Clifford, R, Fontaine, A, Porat, E, Sach, B & Starikovskaia, T, 2016, ‘The *k*-mismatch problem revisited’. in: *Proceedings of the Twenty-Seventh Annual ACM-SIAM Symposium on Discrete Algorithms*. Society for Industrial and Applied Mathematics, pp. 2039-2052

We revisit the complexity of one of the most basic problems in pattern matching. In the *k*-mismatch problem we must compute the Hamming distance between a pattern of length *m* and every *m*-length substring of a text of length *n*, as long as that Hamming distance is at most *k*. Where the Hamming distance is greater than *k* at some alignment of the pattern and text, we simply output “No”.
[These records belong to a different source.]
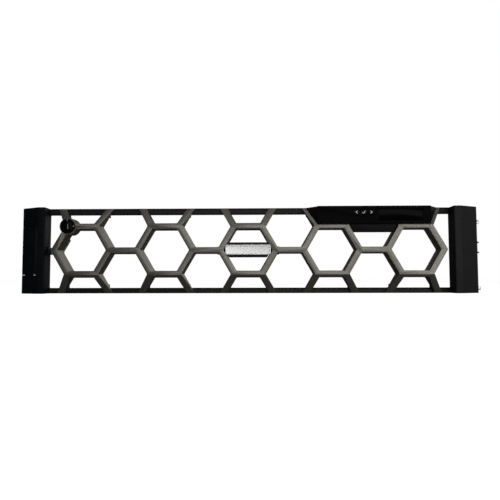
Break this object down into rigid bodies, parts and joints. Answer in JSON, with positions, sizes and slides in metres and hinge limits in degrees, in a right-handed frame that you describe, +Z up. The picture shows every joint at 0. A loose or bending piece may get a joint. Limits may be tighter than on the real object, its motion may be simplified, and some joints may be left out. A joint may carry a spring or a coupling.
{
  "type": "server front bezel",
  "caption": "Two-unit rack server front bezel: open honeycomb grille on black rails, end caps with a sprung release latch and hooks, key lock and small display module.",
  "frame": {"origin": "middle of the box round the part, at its bottom edge", "axes": "+X to the right as seen from the front, along the bezel's width; +Z up; the front faces -Y"},
  "size_m": [0.4502, 0.0286, 0.0834],
  "materials": {
    "grille": "warm grey, fine moulded texture",
    "rail": "black anodised",
    "cap_left": "fine texture, blue-black",
    "cap_right": "fine texture, black",
    "bracket": "black powder coat",
    "screws": "zinc plated",
    "badge_bar": "satin black",
    "badge_plate": "satin",
    "lock_black": "black, half gloss",
    "lock_steel": "nickel plated",
    "button": "fine texture, blue-black",
    "lever": "zinc plated",
    "housing": "fine texture, black",
    "panel": "gloss black",
    "window": "dark tinted",
    "display": "unlit display",
    "board": "solder mask",
    "switch": "plain",
    "keys": "gloss black",
    "flex": "polyimide",
    "contact_block": "plain black",
    "contacts": "gold plated"
  },
  "bodies": {
    "bezel": {"honeycomb_grille": "grille", "top_rail": "rail", "bottom_rail": "rail", "left_end_cap": "cap_left", "right_end_cap": "cap_right", "left_bracket": "bracket", "right_bracket": "bracket", "grille_screws": "screws", "cap_screws": "screws", "rail_screws": "screws", "badge_bar": "badge_bar", "badge_plate": "badge_plate", "badge_screws": "screws", "lock_barrel": "lock_black", "lock_nut": "lock_steel", "latch_springs": "lever", "module_housing": "housing", "module_panel": "panel", "display_window": "window", "display_glass": "display", "display_board": "board", "button_switches": "switch", "module_screws": "screws", "module_mount_screws": "screws", "display_flex": "flex", "hook_plate": "lever", "hook_plate_screws": "screws", "contact_block": "contact_block", "contact_pins": "contacts"},
    "lock_core": {"lock_plug": "lock_black", "lock_cam": "lock_steel", "cam_screw": "screws"},
    "latch": {"release_button": "button", "latch_lever": "lever", "latch_screws": "screws"},
    "key_left": {"nav_button_left": "keys"},
    "key_select": {"nav_button_select": "keys"},
    "key_right": {"nav_button_right": "keys"}
  },
  "joints": [
    {"name": "lock_turn", "type": "hinge", "parent": "bezel", "child": "lock_core", "pos_m": [-0.17331, -0.00575, 0.06479], "axis": [0, -1, 0], "range_deg": [0, 90]},
    {"name": "release_press", "type": "hinge", "parent": "bezel", "child": "latch", "pos_m": [-0.2044, -0.00855, 0.0417], "axis": [0, 0, 1], "range_deg": [-9, 0], "stiffness_Nm_per_rad": 0.4, "springref_deg": 4.58, "deforming": ["latch_springs"]},
    {"name": "key_left_press", "type": "slide", "parent": "bezel", "child": "key_left", "axis": [0, 1, 0], "range_m": [0, 0.0005], "stiffness_N_per_m": 400, "springref_m": -0.0004},
    {"name": "key_select_press", "type": "slide", "parent": "bezel", "child": "key_select", "axis": [0, 1, 0], "range_m": [0, 0.0005], "stiffness_N_per_m": 400, "springref_m": -0.0004},
    {"name": "key_right_press", "type": "slide", "parent": "bezel", "child": "key_right", "axis": [0, 1, 0], "range_m": [0, 0.0005], "stiffness_N_per_m": 400, "springref_m": -0.0004}
  ]
}
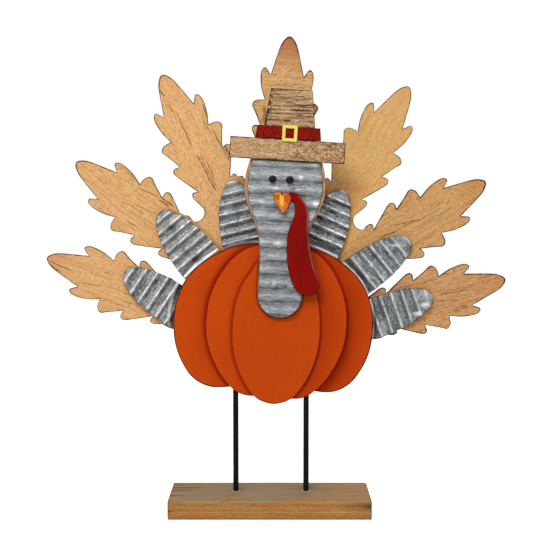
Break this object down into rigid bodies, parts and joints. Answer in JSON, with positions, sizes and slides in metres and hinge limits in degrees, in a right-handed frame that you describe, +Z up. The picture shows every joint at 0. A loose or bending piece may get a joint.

We study this problem in both the standard offline setting and also as a streaming problem. In the streaming *k*-mismatch problem

the text arrives one symbol at a time and we must give an output before

processing any future symbols. Our main results are as follows:

Our first result is a deterministic *O*(*nk*^{2} log *k*/*m* + *n* polylog *m*) time *offline* algorithm for *k*-mismatch on a text of length *n*. This is a factor of *k* improvement over the fastest previous result of this form from SODA 2000 [9, 10].

We then give a randomised and online algorithm which runs in the same time complexity but requires only *O*(*k*^{2} polylog *m*) space in total.

Next we give a randomised (1 + ∊)-approximation algorithm for the streaming *k*-mismatch problem which uses *O*(*k*^{2} polylog *m*/∊^{2}) space and runs in *O*(polylog *m*/∊^{2}) worst-case time per arriving symbol.

Finally we combine our new results to derive a randomised *O*(*k*^{2} polylog *m*) space algorithm for the streaming *k*-mismatch problem which runs in *O*(√*k* log *k* + polylog *m*) worst-case time per arriving symbol. This improves the best previous space complexity for streaming *k*-mismatch from FOCS 2009 [26] by a factor of *k*.

We also improve the time complexity of this previous result by an even

greater factor to match the fastest known offline algorithm (up to

logarithmic factors).